# Accélérons le pas.



## Schrodinger's_Cat

*Accélérons le pas.* ?= Acceleriamo l'andatura/il passo


----------



## itka

_"Allunghiamo il passo"_ ?


----------



## Corsicum

Je suis toujours tenté par le latin : _accelerare_
*Je vote pour* : _Acceleriamo il passo. __La crisi accelera il passo_


----------



## brian

Sarebbe utile se tu ci spiegassi esattamente cosa vuol dire la frase di partenza.


----------



## alenaro

itka said:


> _ "*Allunghiamo il passo*" _---> (Camminiamo in modo più spedito!)



Je vote pour ce choix ci. _*Allunghiamo il passo *_est parfait quand on parle de personnes qui se promenent et desirent faire vite ou de quelqu'un (je pense par exemple à un équipe de football) qui rend son chemin plus rapide.

Mais, Corsicum, lorsque tu dis que _La crisi accelera il passo_, tu dis une chose un peu differente je crois. Dans ce cas on parle de quelque chose qui augmente, grandit.


----------



## itka

> Sarebbe utile se tu ci spiegassi esattamente cosa vuol dire la frase di partenza.

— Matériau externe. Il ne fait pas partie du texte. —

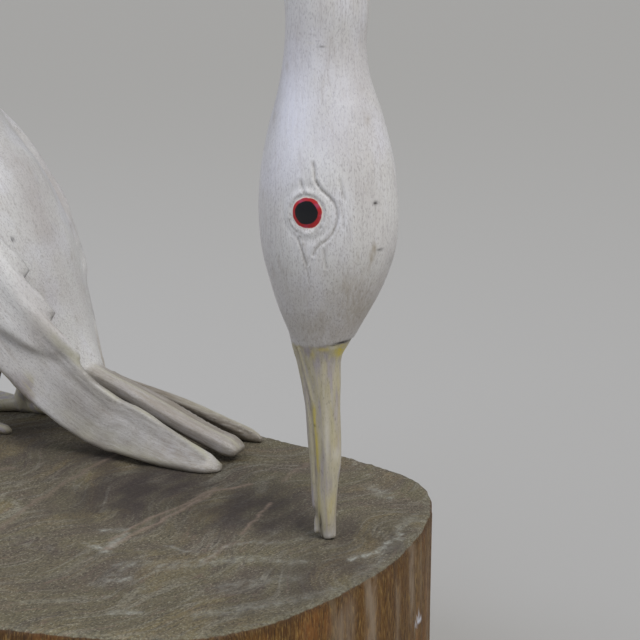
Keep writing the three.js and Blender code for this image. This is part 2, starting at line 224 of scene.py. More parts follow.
@dataclass
class Carving:
    """A piece's mesh as arrays in millimetres, to be carved and written back."""

    piece: bpy.types.Object
    points: Array = field(init=False)
    normals: Array = field(init=False)

    def __post_init__(self) -> None:
        """Reads the piece's points and normals."""
        self.read()

    def read(self) -> None:
        """Reads points and normals from the mesh."""
        mesh = self.piece.data
        count = len(mesh.vertices)
        flat = np.zeros(count * 3, np.float32)
        mesh.vertices.foreach_get("co", flat)
        self.points = flat.reshape(-1, 3).astype(float) / MM
        mesh.vertex_normals.foreach_get("vector", flat)
        self.normals = flat.reshape(-1, 3).astype(float)

    def write(self) -> None:
        """Writes the points back inside the part's box and refreshes the normals."""
        mesh = self.piece.data
        low, high = (np.array(corner) / MM for corner in CAD_BOX)
        self.points = np.clip(self.points, low, high)
        mesh.vertices.foreach_set("co", (self.points * MM).astype(np.float32).ravel())
        mesh.update()
        self.read()

    def push(self, amount: Array) -> None:
        """Moves each point along its normal by an amount in millimetres."""
        self.points += self.normals * amount[:, None]

    def edges(self) -> tuple[Array, Array, Array]:
        """Both ends of each edge, and how many neighbours each point has, but at least one."""
        mesh = self.piece.data
        ends = np.zeros(len(mesh.edges) * 2, np.int64)
        mesh.edges.foreach_get("vertices", ends)
        first, second = ends.reshape(-1, 2).T
        count = len(mesh.vertices)
        neighbours = np.bincount(first, minlength=count) + np.bincount(second, minlength=count)
        return first, second, np.maximum(neighbours, 1)

    def relax(self, reach: Array, spacing: float, most_rounds: int) -> None:
        """Evens the surface out, over a reach in millimetres that each point has of its own.

        Args:
            reach: how far the evening spreads at each point.
            spacing: the mesh's own spacing.
            most_rounds: how many rounds the widest reach may take.
        """
        first, second, neighbours = self.edges()
        count = len(self.points)
        full = 0.6
        rounds = int(min(most_rounds, np.max(reach) ** 2 / (full * spacing**2 / 2)))
        strength = np.minimum(full, reach**2 / (rounds * spacing**2 / 2))[:, None]
        for _ in range(rounds):
            total = np.zeros_like(self.points)
            for axis in range(3):
                values = self.points[:, axis]
                total[:, axis] = np.bincount(first, values[second], count)
                total[:, axis] += np.bincount(second, values[first], count)
            self.points += strength * (total / neighbours[:, None] - self.points)

    def soften(self, values: Array, rounds: int) -> Array:
        """Spreads values to neighbouring points, so that patches have no hard edge.

        Args:
            values: one number for each point.
            rounds: how often the values are spread.

        Returns:
            The softened values.
        """
        first, second, neighbours = self.edges()
        count = len(values)
        for _ in range(rounds):
            total = np.bincount(first, values[second], count)
            total += np.bincount(second, values[first], count)
            values = 0.5 * values + 0.5 * total / neighbours
        return values

    def carry(self, layer: Layer, values: Array) -> None:
        """Stores values on the mesh for its material, one number or one vector a point."""
        kind = "FLOAT_VECTOR" if values.ndim == 2 else "FLOAT"
        key = "vector" if values.ndim == 2 else "value"
        stored = self.piece.data.attributes.new(layer.value, kind, "POINT")
        stored.data.foreach_set(key, values.astype(np.float32).ravel())


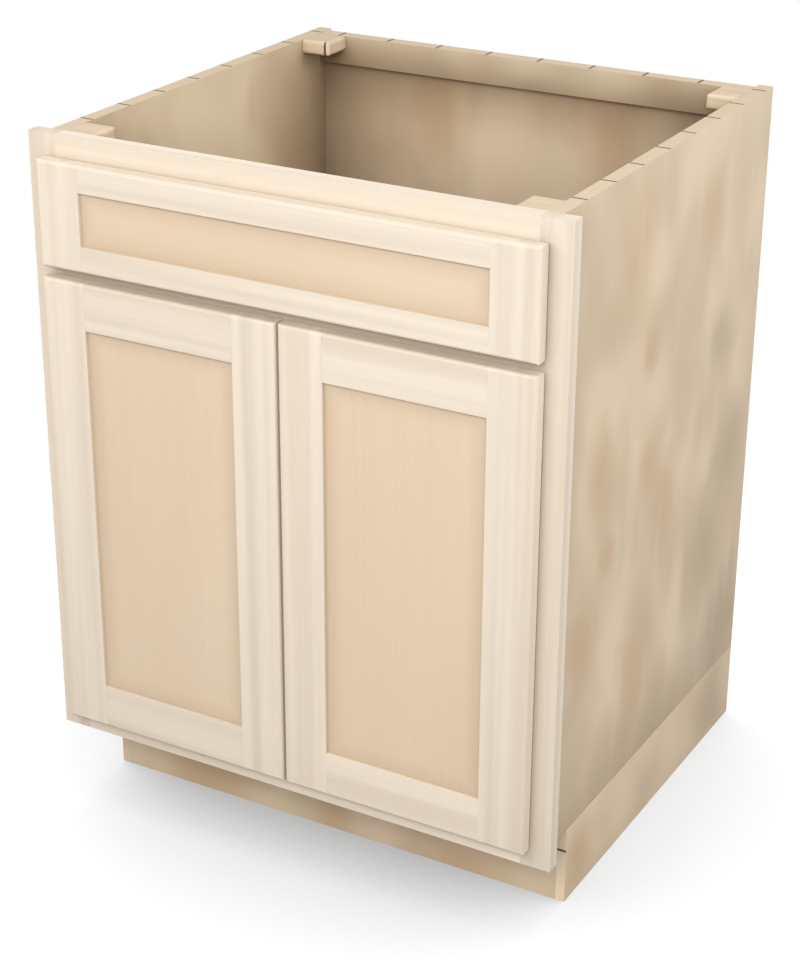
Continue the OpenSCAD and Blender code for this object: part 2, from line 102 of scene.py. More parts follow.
def blend(tree, factor, first, second, mode="MIX"):
    # inputs 6 and 7 and output 2 of this node are its colours
    mix = addNode(tree, "Mix", data_type="RGBA", blend_type=mode, clamp_factor=True)
    for index, value in ((0, factor), (6, first), (7, second)):
        if isinstance(value, bpy.types.NodeSocket):
            tree.links.new(value, mix.inputs[index])
        else:
            mix.inputs[index].default_value = value if index == 0 else (*value, 1)
    return mix.outputs[2]


def tinted(tree, color, tint):
    return blend(tree, 1.0, color, tint, "MULTIPLY")


def toned(tree, color, tone):
    grey = addNode(tree, "CombineColor", {0: tone, 1: tone, 2: tone}).outputs[0]
    return tinted(tree, color, grey)


# A pattern's row in the dictionaries below holds the size of one patch in metres across x, y and z,
# the detail, roughness and distortion of its noise, and the stretch of the noise that shows

def noise(tree, space, row):
    scale = [1 / length for length in row["size"]]
    inputs = {
        "Vector": addNode(tree, "Mapping", {"Vector": space, "Scale": scale}).outputs[0],
        "Scale": 1.0,
        "Detail": row.get("detail", 2.0),
        "Roughness": row.get("roughness", 0.5),
        "Distortion": row.get("distortion", 0.0),
    }
    return addNode(tree, "TexNoise", inputs).outputs["Fac"]


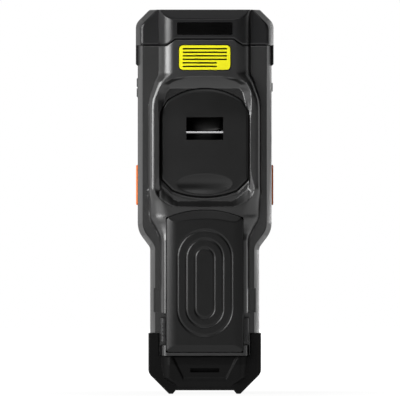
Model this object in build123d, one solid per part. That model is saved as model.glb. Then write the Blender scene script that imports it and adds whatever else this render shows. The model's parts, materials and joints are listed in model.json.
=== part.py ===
from build123d import *
import math
import os

# A rugged handheld data terminal, standing on its two bottom feet.
# X runs across it, Z up its length. Its back faces -Y and its screen faces +Y.
# The origin is on the floor, under the middle of its box. Lengths are in millimetres.

# ---- Widths, from the battery outwards ----
BATTERY_WIDTH = 42.4
BATTERY_GAP = 0.3  # round the battery pack, in its bay
RAIL_WIDTH = 2.3  # the rail each side of the battery
GRIP_LEDGE = 6.35  # flat beside the rail, out to the grip's side
WAIST_STEP = 6.9  # the head is this much wider than the grip, each side
CAP_PROUD = 1.05  # head cap over the head
BUMPER_PROUD = 1.0  # bottom bumper over the grip
BUMPER_FRONT = 0.6  # bottom bumper over the front face

# ---- Heights, from the floor up ----
FOOT_HEIGHT = 1.95
BUMPER_BODY = 19.05  # from the feet to the bumper's top edge at the back
BUMPER_HORN = 12.5  # the bumper's sides stand this much higher
SILL = 1.5  # rear housing under the battery
BATTERY_LENGTH = 78.6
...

In francese, _"accélérons le pas"_ significa "andiamo più presto" "camminiamo più presto".


----------



## Corsicum

alenaro said:


> Je vote pour ce choix ci. _*Allunghiamo il passo *_est parfait quand on parle de personnes qui se promenent et desirent faire vite ou de quelqu'un (je pense par exemple à un équipe de football) qui rend son chemin plus rapide.
> 
> Mais, Corsicum, lorsque tu dis que _La crisi accelera il passo_, tu dis une chose un peu differente je crois. Dans ce cas on parle de quelque chose qui augmente, grandit.


Oui, tu as raison.
Effectivement tout à fait d’accord , en général c’est ce que l’on dit. en corse aussi : _Allunghiamo il passo_

Il y a peut être des différences suivant le contexte :
Pour la marche on dit assez souvent: _presser le pas = allonger le pas = se dépêcher_
Pour une chaîne de production_ : accélérer la cadence. _Pour une crise économique : _une accélération_

Comment distinguer les nuances , comment dire ?_ :_
Un pas accéléré = _un passo accelerato / un passo allongato ?_
L’accélération d’un pas = _l'accelerazione d’un passo ?_
Allonger le pas, rattraper = _allungare il passo_
Hater le pas_ = __accelerà il passo / allungare il passo ?_


Un proverbe à propos de pas :
_Nonfare il passo più lungo della gamba._
_Un se pol fare 'l passo più lungo della gamba. . Fare secondo le proprie possibilità._
On ne peut pas faire un pas plus grand que l’enjambée.(Essayer de le faire c’est être prétentieux)
Le même proverbe, toujours en italien, mais "traduit" littéralement du corse :
_Un se pol fare 'l passo più grande della __Inforcatora_
Merci de me corriger_._


----------